**Instruction:**
Return only the stretch of the material below that begins with the line containing "for (const cane" and ends with the line containing "bpy.context.scene.collection.objects.link(empty)", exactly; both of those lines belong to it.

**Available data:**
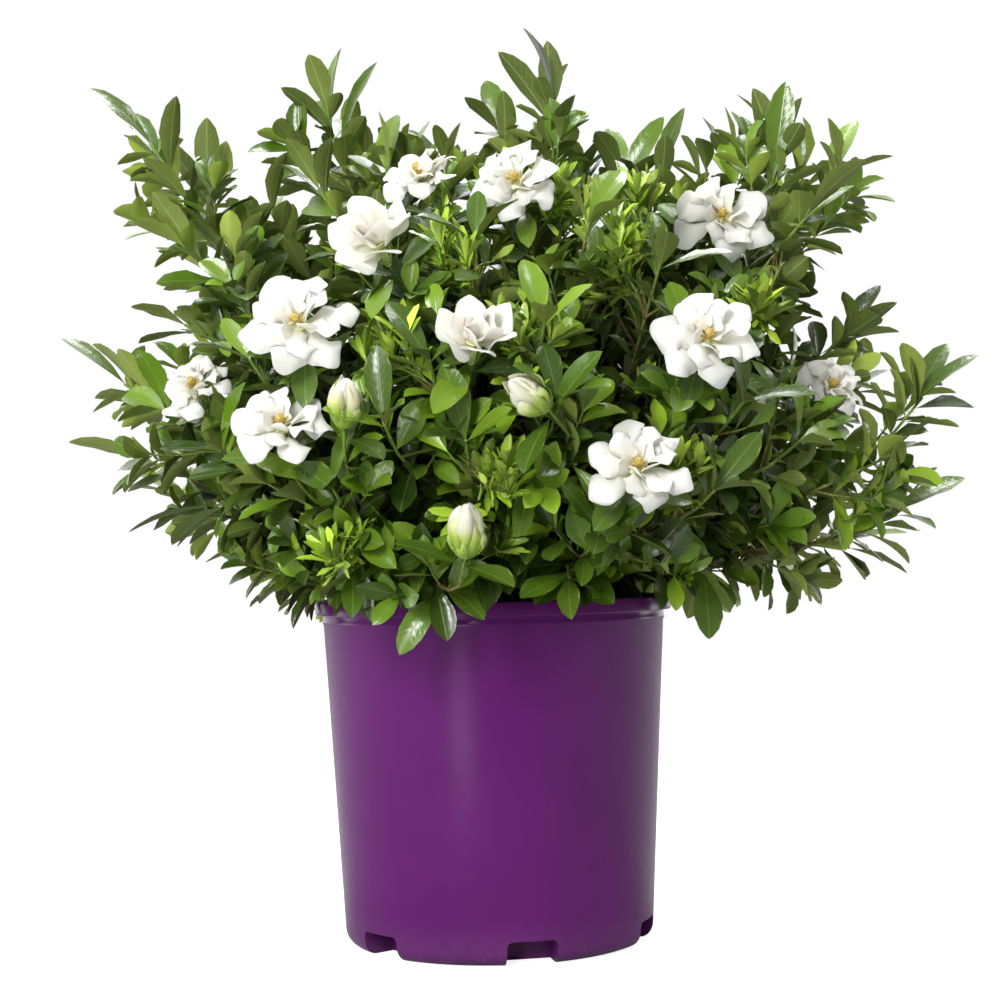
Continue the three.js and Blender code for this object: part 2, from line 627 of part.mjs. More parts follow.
// A bud of furled petals, drawn to a point and wound round its axis
function bud(bloom) {
  const length = bloom.across * BUD_SLENDERNESS;
  const shape = reshape(new THREE.SphereGeometry(1, 6, 6), (p) => {
    const t = (p.y + 1) / 2;
    const wind = 1.2 * t;
    const girth = (bloom.across / 2) * (1.12 - 0.35 * t);
    return vector(
      (p.x * Math.cos(wind) + p.z * Math.sin(wind)) * girth,
      p.y * length * 0.5,
      (p.z * Math.cos(wind) - p.x * Math.sin(wind)) * girth,
    );
  });
  return placed(shape, bloom);
}

// The plant, piece by piece

const grown = [];

// A leaf that would touch another node's solid is left out
function isClear(solid, owner) {
  return grown.every(({ name, solid: other }) => {
    if (name === owner) return true;
    const a = solid.boundingBox();
    const b = other.boundingBox();
    const apart = [0, 1, 2].some((k) => a.min[k] > b.max[k] + 1 || b.min[k] > a.max[k] + 1);
    return apart || solid.minGap(other, 1) > GAP;
  });
}

const canes = makeCanes();
const shoots = makeShoots();
joinShoots(canes, shoots);

const potSolid = pot();
const soilSolid = soil(canes.map(({ base }) => base));
grown.push({ name: "pot", solid: potSolid }, { name: "soil", solid: soilSolid });
addNode("pot", potSolid, "pot");
addNode("soil", soilSolid, "soil");

canes.forEach((cane, i) => {
  cane.name = `leafy_cane_${String(i + 1).padStart(2, "0")}`;
  const buried = { at: along(cane.base, UP, -PEG_DEPTH), heading: UP };
  cane.stems = [solidOf(stem([buried, ...cane.rings], CANE.foot, CANE.top, CANE.sides))];
  for (const { rings } of cane.shoots) {
    cane.stems.push(solidOf(stem(rings, SHOOT.foot, SHOOT.top, SHOOT.sides)));
  }
  grown.push(...cane.stems.map((solid) => ({ name: cane.name, solid })));
});

for (const { bloom } of shoots.filter((shoot) => shoot.bloom)) {
  const number = String(bloom.number).padStart(2, "0");
  if (bloom.form === "bud") {
    const solid = bud(bloom);
    grown.push({ name: `bud_${number}`, solid });
    addNode(`bud_${number}`, solid, "bud");
    continue;
  }
  const solid = corolla(bloom);
  grown.push({ name: `corolla_${number}`, solid });
  addNode(`corolla_${number}`, solid, "corolla");
  if (bloom.form === "open") addNode(`centre_${number}`, centre(bloom), "centre");
}

for (const cane of canes) {
  cane.leaves = [];
  for (const shoot of cane.shoots) {
    for (const leaf of leavesOf(shoot)) {
      if (isClear(leaf, cane.name)) {
        cane.leaves.push(leaf);
        grown.push({ name: cane.name, solid: leaf });
      }
    }
  }
  const whole = [...cane.stems, ...cane.leaves].reduce((a, b) => a.add(b));
  addNode(cane.name, whole, "foliage");
}

export default shrub;
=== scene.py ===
"""A potted gardenia in bloom: pot, potting mix, canes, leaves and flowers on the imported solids."""

import logging
import math
import random
from collections.abc import Callable, Iterable, Sequence
from dataclasses import dataclass, field
from enum import Enum
from typing import Any, ClassVar

import bmesh
import bpy
import numpy as np
from mathutils import Matrix, Quaternion, Vector, noise


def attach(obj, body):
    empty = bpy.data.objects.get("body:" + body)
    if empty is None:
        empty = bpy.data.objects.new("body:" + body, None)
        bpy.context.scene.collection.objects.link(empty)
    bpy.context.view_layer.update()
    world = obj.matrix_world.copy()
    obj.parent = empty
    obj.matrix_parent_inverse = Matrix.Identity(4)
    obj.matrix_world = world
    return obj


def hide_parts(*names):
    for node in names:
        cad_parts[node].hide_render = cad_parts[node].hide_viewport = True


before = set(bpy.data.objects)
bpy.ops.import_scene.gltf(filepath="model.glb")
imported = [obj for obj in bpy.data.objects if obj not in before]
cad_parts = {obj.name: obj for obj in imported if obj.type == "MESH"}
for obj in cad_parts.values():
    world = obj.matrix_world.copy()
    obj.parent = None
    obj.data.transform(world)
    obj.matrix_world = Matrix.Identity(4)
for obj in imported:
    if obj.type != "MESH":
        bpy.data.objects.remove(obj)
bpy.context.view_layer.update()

LOG = logging.getLogger("gardenia")

MM = 0.001
UP = Vector((0.0, 0.0, 1.0))
GOLDEN_TURN = 137.508
SHRUB_SEED = 20260

# The numbers of draw's hash: a mask of 32 bits, and odd numbers that mix the bits well
MASK = 0xFFFFFFFF
MIX_KEY, MIX_ONE, MIX_TWO = 0x9E3779B9, 0x85EBCA6B, 0xC2B2AE35

Spot = tuple[float, float]
Rings = list[tuple[Vector, Vector]]
Tree = bpy.types.NodeTree
Node = bpy.types.Node
Socket = bpy.types.NodeSocket
Inputs = dict[str | int, Any]


# Measures of the pot, the soil and the plant, in millimetres

POT_HEIGHT = 224.0
RIM_RADIUS = 118.0
SOIL_TOP = 205.0
SOIL_CROWN = 4.0
SOIL_RADIUS = 109.0
BASE_HEIGHT = SOIL_TOP + SOIL_CROWN + 1.0
CROWN = Vector((0.0, 0.0, SOIL_TOP - 5.0))
EYE = Vector((6.0, -1300.0, 255.0))
DOME_CENTRE = Vector((0.0, 0.0, 335.0))
DOME_RADII = Vector((225.0, 212.0, 188.0))
TUBE_LENGTH = 20.0
SEAT_GAP = 0.4
BUD_SLENDERNESS = 1.5
BUD_FURL = 0.92


class Form(Enum):
    """How far a flower has opened."""

    OPEN = "open"
    CUP = "cup"
    BUD = "bud"


@dataclass(frozen=True)
class Spray:
    """A shoot on the outline: its end and its leaves' tips in the front view, and its depth."""

    end: Spot
    depth: float
    tips: tuple[Spot, ...]


@dataclass(frozen=True)
class BloomPlan:
    """Where a flower is: by its spot in the front view, or by turn and rise on the far side."""

    form: Form
    across: float
    spot: Spot | None = None
    faces: tuple[float, float, float] = (0.0, 0.0, 1.0)
    lift: float = 0.0
    turn: float = 0.0
    rise: float = 0.0


@dataclass(frozen=True)
class CaneRing:
    """A ring of canes: how many, how steeply they rise, where they stand and how far they reach."""

    count: int
    turn: float
    rise: float
    foot: float
    reach: float


# From the middle outwards
CANE_RINGS = (
    CaneRing(4, 45, 74, 11, 165),
    CaneRing(6, 0, 44, 26, 135),
    CaneRing(6, 30, 15, 42, 118),
)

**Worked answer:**
for (const cane of canes) {
  cane.leaves = [];
  for (const shoot of cane.shoots) {
    for (const leaf of leavesOf(shoot)) {
      if (isClear(leaf, cane.name)) {
        cane.leaves.push(leaf);
        grown.push({ name: cane.name, solid: leaf });
      }
    }
  }
  const whole = [...cane.stems, ...cane.leaves].reduce((a, b) => a.add(b));
  addNode(cane.name, whole, "foliage");
}

export default shrub;
=== scene.py ===
"""A potted gardenia in bloom: pot, potting mix, canes, leaves and flowers on the imported solids."""

import logging
import math
import random
from collections.abc import Callable, Iterable, Sequence
from dataclasses import dataclass, field
from enum import Enum
from typing import Any, ClassVar

import bmesh
import bpy
import numpy as np
from mathutils import Matrix, Quaternion, Vector, noise


def attach(obj, body):
    empty = bpy.data.objects.get("body:" + body)
    if empty is None:
        empty = bpy.data.objects.new("body:" + body, None)
        bpy.context.scene.collection.objects.link(empty)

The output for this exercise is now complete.